Now, the Spaniards would not have came up the Arkansas River, since they were fleeing from the French, so the first river they would have came to is the Ouachita River which dumps into the Mississippi River about halfway up Louisiana, so I am thinking that if the Spaniards were running, and for whatever reason, could not make it up the Mississippi River, they probably would have taken the first river to come off the Mississippi, which as I stated is the Ouachita, and it would be a navigatable river, and then Brushy Creek where it dumps into the Ouachita River is also shown as being able to paddle a boat up, so I would figure the Spaniards probably were in this area and not in the area south of Berryville. Also, the area near Oden Arkansas is known to have minerals, while not any records of silver, but that doesn't mean there isn't any there. The area around Berryville is not noted for minerals, so that is more evidence to me that the area near Oden is probably where the tale is talking about.

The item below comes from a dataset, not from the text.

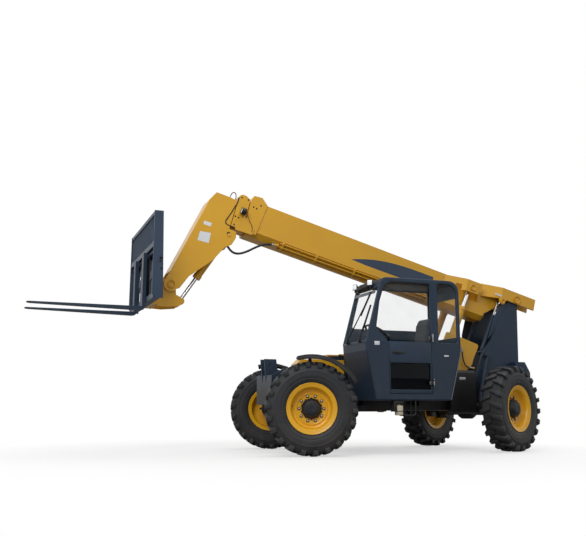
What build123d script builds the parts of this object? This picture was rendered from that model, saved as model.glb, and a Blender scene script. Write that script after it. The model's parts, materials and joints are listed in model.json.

Now, one other problem with the treasure arises, and that is that before the Civil War, there was a group of Confederates called the "Knights of the Golden Circle" or KGC were in that area, and you can read more about a man's hunt for that treasure here. So I have to wonder if the good doctor in the above story was talking about that gold and silver that the group of KGC had hidden. The man in that story has been looking for the treasure since 1977, and he says there are markings on trees and other places that identify the area as having treasure, but if it were Spanish markings on the trees they would surely be long lost by now. But I still have to wonder if the treasure is there still, if it ever was, and if someone has found it and never did the reporting. Maybe some day I will make it to the area and see what I can find, although I know if I were to find it I would probably die from a heart attack, but we all have to go sometime.